Vida de artista é difícil, por nos ignorarem, desconsiderarem a nossa obra, não a tratarem como trabalho (porque, estar sentado ao computador, a tentar arranjar a melhor sequência de palavras, para contar algo, é, indiscutivelmente, um passatempo), não sermos protegidos por ninguém, nem existir um dinheiro que se mostre fixo. Contudo, a vida de artista não é falhada; nenhum artista falha, pode errar, mas falhar, nunca (e aqueles que de mim duvidarem, abram um dicionário e vejam a definição do belo verbo falhar); escrevemos mal, pintamos mal, cantamos mal, fazemos tanta coisa mal, que depois, passa a ser medíocre, até se tornar quase perfeita, aos nossos olhos (é bastante importante lembrar que nenhum artista considera os seus fazeres perfeitos, visto que, para além de ser um excesso de húbris, os olhos deste procuram o aperfeiçoamento do que é seu).
Um artista não falha; um artista decide se quer falhar (não é tão bom, que haja uma quase profissão, onde a pessoa é que decide se sucede ou se falha). Enquanto este fizer aquilo que quer fazer, trabalhar naquilo que quer trabalhar e, acima de tudo isto, sentir aquele calor que queima o corpo por dentro, não cessando enquanto esta sua obra estiver terminada, então dar-lhe-ei os meus parabéns, (não que valham algo, mas o nada, se formos honestos, é, em si mesmo, algo), sabendo que sucedeu, sucede e sucederá, durante o tempo que lhe apeteça.

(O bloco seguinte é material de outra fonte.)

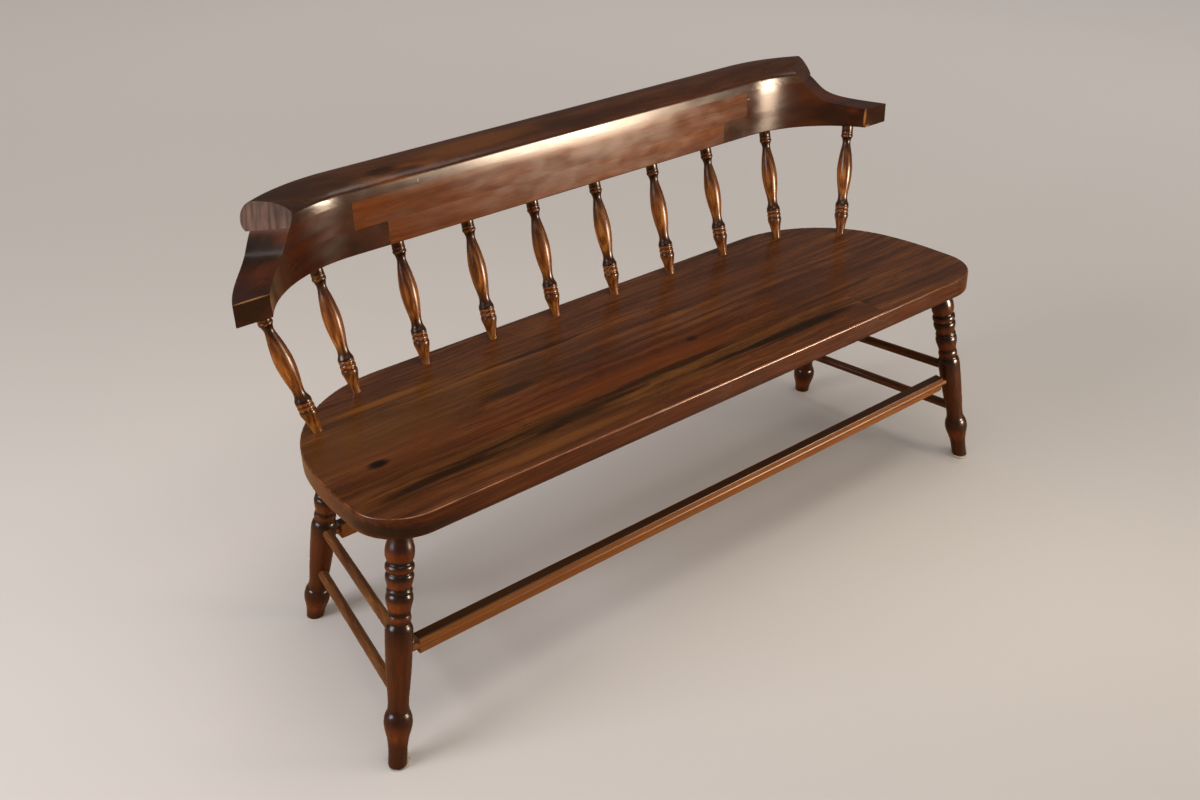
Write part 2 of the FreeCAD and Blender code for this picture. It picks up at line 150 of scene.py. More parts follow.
@dataclass(frozen=True)
class Wood:
    """Wood wiped with a dark oil stain and sprayed with satin lacquer.

    The stain sinks into the soft early wood and the pores, so the eye gets
    dark streaks with warm, lighter lines between, under a smooth soft gloss.
    """

    name: str
    dark: str
    middle: str
    light: str
    cloud: str                          # the stain's colour where it lies thick
    ring_mm: float = 5.0                # spacing of the growth rings on the face
    streak_mm: tuple[float, float] = (260.0, 9.0)   # along the grain and across it, as in the next ones
    fibre_mm: tuple[float, float] = (70.0, 1.6)
    cloud_mm: tuple[float, float] = (260.0, 90.0)
    chip_mm: tuple[float, float] = (40.0, 20.0)     # what breaks up a rubbed arris
    smear_mm: tuple[float, float] = (60.0, 25.0)    # how unevenly the lacquer shines
    streak_share: float = 0.62          # how far the broad streaks show
    ring_share: float = 0.13            # how far the growth rings show
    fibre_share: float = 0.42
    cloud_share: float = 0.5
    figure_spread: float = 0.15         # wider makes the grain quieter
    wander_mm: float = 5.0              # how far the grain strays sideways
    drift_mm: float = 1000 / 7          # over what length it strays
    roughness: float = 0.3
    pore_mm: float = 0.15               # depth that the lacquer leaves in the pores
    worn: str = "#c98a4e"               # bare wood where an arris has rubbed through
    glaze_and_shade_bands: tuple[tuple[float, float], ...] = ()     # millimetres along a turning and how bright it is there: 0 where glazing and painted shade lie, 1 where the stain is wiped off
    glaze_and_shade: str = "#140b07"              # the stain left in a turning's grooves, and the colour of its painted shade
    patches: tuple[Patch, ...] = ()
    end_dark: str = "#46302a"
    end_light: str = "#7a5a4a"
    end_up: tuple[float, float, float] = (0.0, 0.0, 1.0)    # the streaks of the end grain run this way
    end_streak_mm: float = 1000 / 230
    end_squeeze: float = 0.94           # how far the end grain is drawn out into streaks
    end_dry: float = 0.25               # how much rougher a thirsty end is

    def texture(self, tree: bpy.types.NodeTree, vector: Socket, along: float, across: float,
                detail: float) -> Socket:
        """Noise drawn out along the grain.

        Args:
            tree: the material's nodes.
            vector: grain coordinates in metres.
            along: size along the grain in millimetres.
            across: size across the grain in millimetres.
            detail: octaves of finer noise.

        Returns:
            The noise as a value of about 0.2 to 0.8.
        """
        scale = (1 / (along * MM), 1 / (across * MM), 1 / (across * MM))
        placed = add(tree, "Mapping", {"Vector": vector, "Scale": scale})
        noise = add(tree, "TexNoise", {"Vector": placed.outputs[0], "Scale": 1.0, "Detail": detail,
                                       "Roughness": 0.55})
        return noise.outputs[0]

    def grain(self, tree: bpy.types.NodeTree) -> tuple[Socket, Socket, Socket]:
        """The grain's coordinates, its streaks and its fibres.

        Args:
            tree: the material's nodes.

        Returns:
            Warped coordinates, the broad figure and the fine fibres.
        """
        coordinates = add(tree, "Attribute", attribute_name="grain").outputs["Vector"]
        drift = add(tree, "TexNoise", {"Vector": coordinates, "Scale": 1 / (self.drift_mm * MM),
                                       "Detail": 2.0})
        centred = add(tree, "VectorMath", {0: drift.outputs["Color"], 1: (0.5, 0.5, 0.5)},
                      operation="SUBTRACT")
        wander = 4 * self.wander_mm * MM    # the noise strays by about a quarter either way
        warped = add(tree, "VectorMath", {0: centred.outputs[0], 1: (0.0, wander, wander), 2: coordinates},
                     operation="MULTIPLY_ADD").outputs[0]
        streaks = self.texture(tree, warped, *self.streak_mm, 5.0)
        fibres = self.texture(tree, warped, *self.fibre_mm, 3.0)
        return warped, streaks, fibres

    def figure(self, tree: bpy.types.NodeTree, warped: Socket, streaks: Socket, fibres: Socket) -> Socket:
        """Streaks, growth rings and fibres as one value from dark to light.

        Args:
            tree: the material's nodes.
            warped: warped grain coordinates.
            streaks: the broad figure.
            fibres: the fine fibres.

        Returns:
            A value from 0 to 1.
        """
        ring_scale = RING_PITCH / (self.ring_mm * MM)
        slant = 0.035       # a ring runs out of the face slowly along the grain
        slanted = add(tree, "Mapping", {"Vector": warped, "Scale": (slant, 1.0, 1.0)})
        rings = add(tree, "TexWave", {"Vector": slanted.outputs[0], "Scale": ring_scale, "Distortion": 1.6,
                                      "Detail": 2.0, "Detail Scale": 0.4}, wave_type="RINGS",
                    rings_direction="X", wave_profile="SIN")
        broad = add(tree, "Math", {0: streaks, 1: self.streak_share}, operation="MULTIPLY")
        with_rings = add(tree, "Math", {0: rings.outputs[1], 1: self.ring_share, 2: broad.outputs[0]},
                         operation="MULTIPLY_ADD")
        with_fibres = add(tree, "Math", {0: fibres, 1: self.fibre_share, 2: with_rings.outputs[0]},
                          operation="MULTIPLY_ADD")
        middle = (self.streak_share + self.ring_share + self.fibre_share) / 2
        return add(tree, "MapRange", {0: with_fibres.outputs[0], 1: middle - self.figure_spread,
                                      2: middle + self.figure_spread}).outputs[0]

    def coloured(self, tree: bpy.types.NodeTree, figure: Socket) -> Socket:
        """The stained colour of the grain.

        Args:
            tree: the material's nodes.
            figure: the grain as a value from 0 to 1.

        Returns:
            A colour.
        """
        ramp = add(tree, "ValToRGB", {0: figure})
        ramp.color_ramp.elements[0].color = linear(self.dark)
        ramp.color_ramp.elements[1].color = linear(self.light)
        ramp.color_ramp.elements.new(0.5).color = linear(self.middle)
        return ramp.outputs[0]

    def clouded(self, tree: bpy.types.NodeTree, colour: Socket, warped: Socket) -> Socket:
        """Lay the stain's uneven thickness over a colour.

        Args:
            tree: the material's nodes.
            colour: the grain's colour.
            warped: warped grain coordinates.

        Returns:
            A colour.
        """
        thick = self.texture(tree, warped, *self.cloud_mm, 2.0)
        share = add(tree, "MapRange", {0: thick, 1: 0.4, 2: 0.68, 3: 0.0, 4: self.cloud_share})
        mixed = add(tree, "Mix", {0: share.outputs[0], 6: colour, 7: linear(self.cloud)}, data_type="RGBA")
        return mixed.outputs[2]

    def wiped(self, tree: bpy.types.NodeTree, colour: Socket, figure: Socket) -> Socket:
        """Darken a turning band by band along its length: the stain left in its grooves, and painted shade on
        the tops of its beads and bellies.

        Args:
            tree: the material's nodes.
            colour: the wood's colour.
            figure: the grain, which breaks up the edges of the bands.

        Returns:
            A colour.
        """
        along = add(tree, "Attribute", attribute_name="along").outputs["Fac"]
        last = self.glaze_and_shade_bands[-1][0]
        stray = 3.0 / last      # the grain shifts a band's edge by up to 1.5 mm either way
        loose = add(tree, "Math", {0: figure, 1: stray, 2: -stray / 2}, operation="MULTIPLY_ADD")
        share = add(tree, "Math", {0: along, 1: 1 / (last * MM), 2: loose.outputs[0]},
                    operation="MULTIPLY_ADD")
        ramp = add(tree, "ValToRGB", {0: share.outputs[0]})
        stops = ramp.color_ramp.elements
        for number, (place, brightness) in enumerate(self.glaze_and_shade_bands):
            stop = stops[number] if number < 2 else stops.new(place / last)
            stop.position = place / last
            stop.color = (brightness, brightness, brightness, 1.0)
        mixed = add(tree, "Mix", {0: ramp.outputs[0], 6: linear(self.glaze_and_shade), 7: colour}, data_type="RGBA")
        return mixed.outputs[2]

    def marked(self, tree: bpy.types.NodeTree, colour: Socket, patch: Patch, streaks: Socket) -> Socket:
        """Lay one patch over a colour.

        Args:
            tree: the material's nodes.
            colour: the colour under the patch.
            patch: the mark.
            streaks: the figure that breaks up its edge.

        Returns:
            A colour.
        """
        place = add(tree, "TexCoord").outputs["Object"]
        offset = add(tree, "VectorMath", {0: place, 1: tuple(patch.centre)}, operation="SUBTRACT")
        reach = tuple(1 / (size * MM) for size in patch.reach)
        scaled = add(tree, "VectorMath", {0: offset.outputs[0], 1: reach}, operation="MULTIPLY")
        distance = add(tree, "VectorMath", {0: scaled.outputs[0]}, operation="LENGTH").outputs["Value"]
        rough = add(tree, "Math", {0: streaks, 1: 2 * patch.ragged, 2: distance}, operation="MULTIPLY_ADD")
        mask = add(tree, "MapRange", {0: rough.outputs[0], 1: 1.0 + patch.ragged, 2: 0.35 + patch.ragged,
                                      3: 0.0, 4: patch.strength}, interpolation_type="SMOOTHSTEP")
        mixed = add(tree, "Mix", {0: mask.outputs[0], 6: colour, 7: linear(patch.colour)}, data_type="RGBA",
                    blend_type=patch.blend.value)
        return mixed.outputs[2]

    def rubbed(self, tree: bpy.types.NodeTree, colour: Socket, warped: Socket) -> Socket:
        """Show bare wood on the rubbed arrises.

        Args:
            tree: the material's nodes.
            colour: the colour before wear.
            warped: warped grain coordinates.

        Returns:
            A colour.
        """
        wear = add(tree, "Attribute", attribute_name="wear").outputs["Fac"]
        broken = self.texture(tree, warped, *self.chip_mm, 5.0)
        amount = add(tree, "Math", {0: wear, 1: broken, 2: -0.25}, operation="MULTIPLY_ADD")
        mask = add(tree, "MapRange", {0: amount.outputs[0], 1: 0.1, 2: 0.4})
        mixed = add(tree, "Mix", {0: mask.outputs[0], 6: colour, 7: linear(self.worn)}, data_type="RGBA")
        return mixed.outputs[2]

    def end_grained(self, tree: bpy.types.NodeTree, colour: Socket, end: Socket) -> Socket:
        """Show end grain where a saw cut runs across the fibres: it drinks the stain in soft upright streaks.

        Args:
            tree: the material's nodes.
            colour: the colour of the long grain.
            end: how far a face shows end grain, from 0 to 1.

        Returns:
            A colour.
        """
        place = add(tree, "TexCoord").outputs["Object"]
        height = add(tree, "VectorMath", {0: place, 1: self.end_up}, operation="DOT_PRODUCT").outputs["Value"]
        squeeze = tuple(-self.end_squeeze * part for part in self.end_up)
        drawn = add(tree, "VectorMath", {0: height, 1: squeeze, 2: place}, operation="MULTIPLY_ADD")
        streaks = add(tree, "TexNoise", {"Vector": drawn.outputs[0], "Scale": 1 / (self.end_streak_mm * MM),
                                         "Detail": 3.0})
        share = add(tree, "MapRange", {0: streaks.outputs[0], 1: 0.32, 2: 0.68})
        drunk = add(tree, "Mix", {0: share.outputs[0], 6: linear(self.end_dark), 7: linear(self.end_light)},
                    data_type="RGBA")
        mixed = add(tree, "Mix", {0: end, 6: colour, 7: drunk.outputs[2]}, data_type="RGBA")
        return mixed.outputs[2]

    def material(self) -> bpy.types.Material:
        """The finish as a Blender material.

        Returns:
            The new material.
        """
        made = bpy.data.materials.new(self.name)
        made.use_nodes = True
        tree = made.node_tree
        tree.nodes.clear()
        warped, streaks, fibres = self.grain(tree)
        figure = self.figure(tree, warped, streaks, fibres)
        colour = self.clouded(tree, self.coloured(tree, figure), warped)
        end = add(tree, "Attribute", attribute_name="end").outputs["Fac"]
        colour = self.end_grained(tree, colour, end)
        for patch in self.patches:
            colour = self.marked(tree, colour, patch, streaks)
        if self.glaze_and_shade_bands:
            colour = self.wiped(tree, colour, figure)
        colour = self.rubbed(tree, colour, warped)
        uneven = self.texture(tree, warped, *self.smear_mm, 2.0)
        rough = add(tree, "MapRange", {0: uneven, 1: 0.3, 2: 0.7, 3: self.roughness - 0.04,
                                       4: self.roughness + 0.06})
        dry = add(tree, "Math", {0: end, 1: self.end_dry, 2: rough.outputs[0]}, operation="MULTIPLY_ADD")
        bump = add(tree, "Bump", {"Height": fibres, "Strength": 0.1, "Distance": self.pore_mm * MM})
        shader = add(tree, "BsdfPrincipled", {"Base Color": colour, "Roughness": dry.outputs[0],
                                              "IOR": LACQUER_IOR, "Normal": bump.outputs[0]})
        add(tree, "OutputMaterial", {0: shader.outputs[0]})
        return made


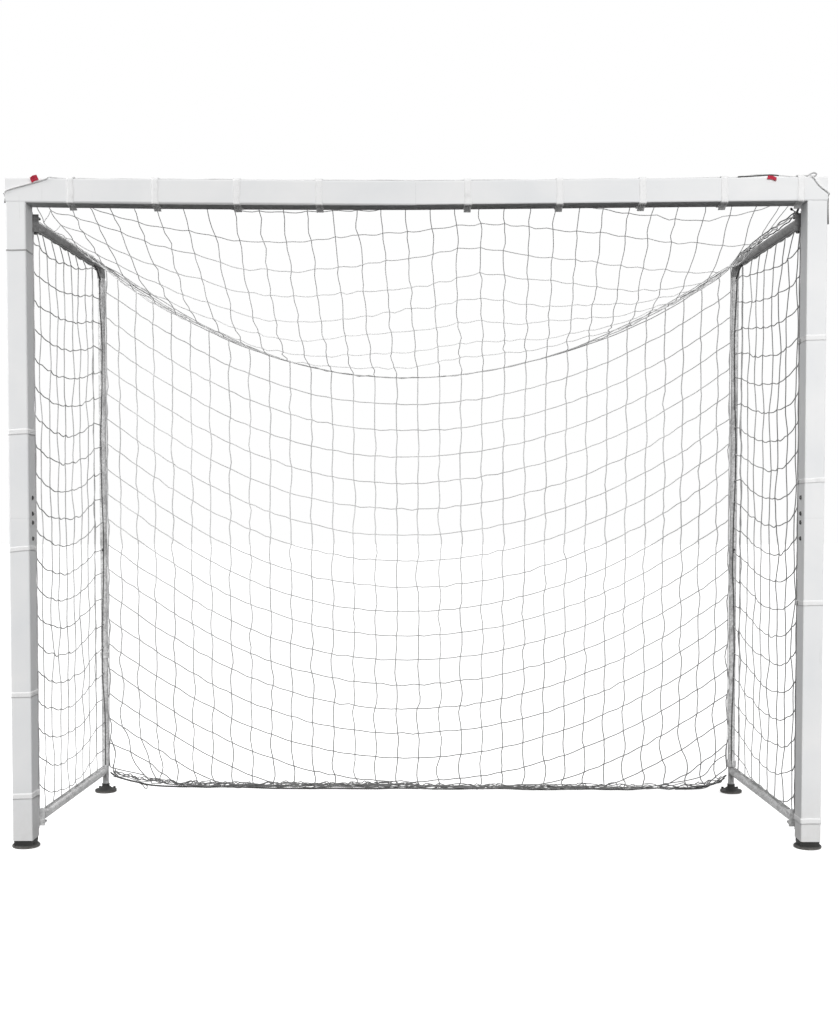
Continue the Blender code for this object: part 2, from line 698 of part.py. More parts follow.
def make_side_frames():
    for side, sign in SIDES.items():
        frame = bpy.data.objects.new(f"side_frame_{side}", None)
        goal.objects.link(frame)
        frame.location = (sign * PIVOT_X, PIVOT_Y, 0)
        frame.rotation_euler = (0, 0, sign * TOE_IN)
        bpy.context.view_layer.update()
        make_top_tube(side, frame)
        make_ground_tube(side, frame)
        make_back_post(side, frame)
        make_back_foot(side, frame)
        make_side_net(side, frame)


# ---- roof and back of the net ----


def rear_rope_z(share):
    """Height of the rear rope at a share of its half span."""
    return REAR_ROPE_END - REAR_ROPE_SAG * (1 - share**2)


def ground_rope_z(share):
    return GROUND_ROPE_END - GROUND_ROPE_SAG * (1 - share**2)


def net_sheet(name, columns, rows, place):
    """A net of strips round a grid of openings, whose crossings go where place(across, along) says."""
    bm = bmesh.new()
    bmesh.ops.create_grid(bm, x_segments=columns, y_segments=rows, size=1.0)
    for vertex in bm.verts:
        vertex.co = place(vertex.co.x, (vertex.co.y + 1) / 2)
    bmesh.ops.recalc_face_normals(bm, faces=bm.faces)
    openings = bm.faces[:]
    bmesh.ops.inset_individual(bm, faces=openings, thickness=NET_STRIP / 2, use_even_offset=True)
    bmesh.ops.delete(bm, geom=openings, context="FACES")
    obj = add(name, to_mesh_data(bm, name), TWINE)
    sheet = obj.modifiers.new("thickness", "SOLIDIFY")
    sheet.thickness = NET_THICK
    sheet.offset = 0
    return obj


def lean(slope):
    """The share of its thickness that a sheet on a slope reaches forward."""
    return slope / math.hypot(1, slope)


def off_rope(radius, sag, share):
    """How far above or below the axis of a sagging rope the edge of the net lies."""
    return (radius + GAP) * math.hypot(1, 2 * sag * share / BACK_X)


def roof_point(across, along):
    """From the rear of the bar to the rear rope, with its side edges lying on the top tubes."""
    depth = BACK_Y - REAR_Y
    fall = (BAR_TOP - rear_rope_z(0)) / depth
    belly = math.pi * ROOF_BELLY / depth
    front_y = REAR_Y + 2 * GAP + STRAP_THICK + NET_THICK / 2 * lean(fall + belly)
    rear_y = BACK_Y - REAR_ROPE_RADIUS - GAP - NET_THICK / 2 * lean(fall - belly)
    y = front_y + (rear_y - front_y) * along
    shoulder = math.sqrt(0.5) * (TUBE_RADIUS + GAP + NET_THICK)
    half = PIVOT_X - (y - PIVOT_Y) * math.tan(TOE_IN) - shoulder
    x = across * half
    front_z = BAR_TOP - STEEL_WALL - NET_THICK - bar_drop(x)
    edge_z = TOP_TUBE_Z + shoulder
    edge_z += (front_z - edge_z) * (1 - along) ** ROOF_DROP_POWER
    middle_z = front_z + (rear_rope_z(0) - front_z) * along - ROOF_BELLY * math.sin(math.pi * along)
    return Vector((x, y, edge_z + (middle_z - edge_z) * (1 - across**2)))


def back_point(across, along):
    """From under the rear rope down to just above the ground rope."""
    half = BACK_X - BELL_RADIUS - GAP - NET_THICK / 2
    top = rear_rope_z(across) - off_rope(REAR_ROPE_RADIUS, REAR_ROPE_SAG, across)
    low = ground_rope_z(across) + off_rope(ROPE_RADIUS, GROUND_ROPE_SAG, across)
    bulge = BACK_BULGE * math.sin(math.pi * along) * (1 - across**2)
    return Vector((across * half, BACK_Y + bulge, low + (top - low) * along))


def rope_between_posts(name, half, height, radius):
    shares = [2 * index / ROOF_COLUMNS - 1 for index in range(ROOF_COLUMNS + 1)]
    return pipe(name, [(share * half, BACK_Y, height(share)) for share in shares], radius, 8, ROPE)


def corner_route(side):
    """The border rope from the top of the bar, across the front of the corner, to the side of the post."""
    sign = SIDES[side]
    leave = HALF_WIDTH - ROPE_CORNERS[side][0]
    reach = BAR_TOP - ROPE_CORNERS[side][1]
    diagonal = math.sqrt(0.5) * ROPE_CLEAR
    beside = HALF_WIDTH + ROPE_CLEAR
    before = FRONT_Y - ROPE_CLEAR - STRAP_THICK
    top = BAR_TOP + ROPE_CLEAR
    mid_x, mid_z = (leave + HALF_WIDTH) / 2, BAR_TOP + (reach - BAR_TOP) * ROPE_BEND
    spots = [
        (leave - ROPE_RUN_UP, FRONT_Y + ROPE_INSET, top),
        (leave - ROPE_EDGE, FRONT_Y + ROPE_CLEAR, top),
        (leave, FRONT_Y - diagonal, BAR_TOP + diagonal),
        (leave + ROPE_EDGE, before, BAR_TOP - ROPE_CLEAR),
        (mid_x, before, mid_z),
        (HALF_WIDTH - ROPE_CLEAR, before, reach + ROPE_CLEAR),
        (HALF_WIDTH + diagonal, FRONT_Y - diagonal, reach),
    ]
    spots += [(beside, FRONT_Y + back, reach - down) for back, down in ROPE_TAILS]
    return [(sign * x, y, z - bar_drop(x)) for x, y, z in spots]


def make_front_rope():
    left = smooth_route(reversed(corner_route("left")), CORNER_STEP)
    right = smooth_route(corner_route("right"), CORNER_STEP)
    start, end = left[-1][0], right[0][0]
    parts = round((end - start) / ROPE_STEP)
    between = [start + (end - start) * index / parts for index in range(1, parts)]
    middle = [(x, FRONT_Y + ROPE_INSET, BAR_TOP + ROPE_CLEAR - bar_drop(x)) for x in between]
    pipe("front_rope", left + middle + right, ROPE_RADIUS, 8, ROPE)


def make_net():
    net_sheet("roof_net", ROOF_COLUMNS, ROOF_ROWS, roof_point)
    net_sheet("back_net", ROOF_COLUMNS, BACK_ROWS, back_point)
    top_half = BACK_X - TUBE_RADIUS - REAR_ROPE_RADIUS - 2 * GAP
    low_half = BACK_X - SPIGOT_RADIUS - ROPE_RADIUS - 2 * GAP
    rope_between_posts("rear_rope", top_half, rear_rope_z, REAR_ROPE_RADIUS)
    rope_between_posts("ground_rope", low_half, ground_rope_z, ROPE_RADIUS)
    make_front_rope()


def strap_outline(offset):
    """Round the bar and up over the rope, standing off both by a gap, as (y, z) points."""
    out = GAP + offset
    crest = BAR_TOP + ROPE_CLEAR + ROPE_RADIUS + out
    rope_y = FRONT_Y + ROPE_INSET
    half = ROPE_CLEAR + offset
    return [
        (FRONT_Y - out, BAR_BOTTOM - out),
        (REAR_Y + out, BAR_BOTTOM - out),
        (REAR_Y + out, BAR_TOP + out),
        (rope_y + 3 * half, BAR_TOP + out),
        (rope_y + half, crest),
        (rope_y - half, crest),
        (FRONT_Y - out, BAR_TOP + out),
    ]


def make_straps():
    stand = (math.pi / 2, 0, math.pi / 2)
    places = [SIDES[side] * (HALF_WIDTH - inset) for side in SIDES for inset in STRAP_PLACES[side]]
    for number, x in enumerate(places, 1):
        outlines = [strap_outline(STRAP_THICK), strap_outline(0)]
        spot = (x, 0, -bar_drop(x))
        flat_piece(f"bar_strap_{number}", outlines, STRAP_WIDTH, STRAP, None, spot, stand)


def make_tabs():
    """The left tab is sewn over the rope, the right one lies on the bar."""
    stands = {"left": TAB_STAND, "right": GAP + TAB_THICK}
    for side, (inset, width, height, tilt) in TABS.items():
        x = SIDES[side] * (HALF_WIDTH - inset)
        spot = (x, FRONT_Y - stands[side] + TAB_THICK / 2, BAR_TOP - TAB_LOW)
        size = (width, TAB_THICK, height)
        block(f"corner_tab_{side}", size, None, spot, (0, math.radians(tilt), 0), finish=RED)


clear_scene()
goal = collection("goal")
cutters = collection("cutters")
make_crossbar()
make_posts()
make_corner_inserts()
make_front_feet()
make_hinges()
make_side_frames()
make_net()
make_straps()
make_tabs()
for part in goal.objects:
    if part.type == "MESH" and not part.data.polygons:
        continue
    if part.type == "MESH":
        part.data.shade_smooth()
        part.data.set_sharp_from_angle(angle=math.radians(35))
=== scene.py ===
"""Looks for a folding goal with a painted box-section mouth, tube side frames and a knotted net."""

import json
import math

import bmesh
import bpy
import numpy as np
from mathutils import Matrix, Vector

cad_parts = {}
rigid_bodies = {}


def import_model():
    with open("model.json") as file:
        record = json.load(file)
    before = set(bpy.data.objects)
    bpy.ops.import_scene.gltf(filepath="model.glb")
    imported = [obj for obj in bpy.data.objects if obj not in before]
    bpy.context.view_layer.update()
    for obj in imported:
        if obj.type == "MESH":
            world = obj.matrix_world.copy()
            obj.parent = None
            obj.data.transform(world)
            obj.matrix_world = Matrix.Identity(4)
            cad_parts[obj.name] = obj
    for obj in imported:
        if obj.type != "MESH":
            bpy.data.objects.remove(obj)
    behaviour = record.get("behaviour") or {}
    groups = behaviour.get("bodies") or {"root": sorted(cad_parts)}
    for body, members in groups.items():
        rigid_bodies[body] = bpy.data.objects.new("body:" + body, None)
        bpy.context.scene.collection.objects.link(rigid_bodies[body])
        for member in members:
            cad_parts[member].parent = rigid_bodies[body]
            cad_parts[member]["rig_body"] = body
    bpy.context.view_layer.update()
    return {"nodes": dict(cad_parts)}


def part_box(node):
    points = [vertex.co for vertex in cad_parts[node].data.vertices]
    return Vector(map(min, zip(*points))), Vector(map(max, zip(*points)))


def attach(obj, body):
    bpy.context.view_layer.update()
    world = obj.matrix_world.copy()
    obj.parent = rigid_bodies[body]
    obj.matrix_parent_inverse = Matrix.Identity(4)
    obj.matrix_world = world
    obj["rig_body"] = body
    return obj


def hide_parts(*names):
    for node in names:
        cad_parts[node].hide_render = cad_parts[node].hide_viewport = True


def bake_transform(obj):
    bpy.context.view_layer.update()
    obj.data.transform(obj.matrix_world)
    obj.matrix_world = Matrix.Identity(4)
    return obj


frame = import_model()
nodes = frame["nodes"]
scene = bpy.context.scene
seeded = np.random.default_rng(31)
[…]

Cessem agora aqueles que mal falam, que mal ouvem, que mal pensam. Cessem os que, das artes e das humanidades, pouca consideração têm. Calem-se os que não vêem beleza na música composta pela estética, nos livros escritos pela simbologia, e na natureza a pintura. A arte, nada mais é do que a imaginação transformada para a nossa realidade. Os artistas, nada mais são do que os seus transmissores.
IV
Serei um livro
E se, por um simples momento, de plena distracção, parasse. Se, por algo, talvez mais forte do que eu, não quisesse mais. Um dia deixarei um livro por terminar, não por vontade própria, mas por quereres da morte. Não estará no meu colo, espero, pois morrer enquanto leio será improvável, visto que, de morto, a leitura nada tem. Alguém vê-lo-á na estante, pousado, com um marcador, ou um improviso de marcador; abri-lo-á com medo, temendo as últimas palavras que li, por gosto; lágrimas mancharão a folha para sempre, assim espero, não muitas, pois uma chega-me, e com uma contento-me. Decidirá que irá terminá-lo por mim. A cada palavra que lerá, o meu nome manter-se-á no seu palpitante coração, que acelera de cada vez que se recordar, enquanto o lê, de que aquela frase foi-lhe dita por mim, em espanto e maravilha, e nunca mais será. Viverei, assim, naquele livro, que sairá múltiplas vezes da prateleira, para ser lido e relido, citado e anotado, lembrado, comigo, em cada letra.
Serei um livro, que alguém a quem quero mais do que tudo, lê-lo-á, e encontrar-me-á naquelas páginas que nunca cheguei a ler.
Este passará de alguém que amo, para alguém que poderia vir a amar, no entanto, sem nunca o poder afirmar com certeza, referir-me-ei a esta, somente, como alguém. Alguém não me irá encontrar ali, pois como seria isso possível, se já nem aqui estou. Mas alguém sorrirá com frases com que eu sorri, chorará com palavras que eu chorei, e alegrar-se-á com personagens com que me alegrei.
Sou um livro, e quando não o for, não faz mal. Serei um sorriso, talvez um choro, talvez nada, mas espero nunca ser tudo.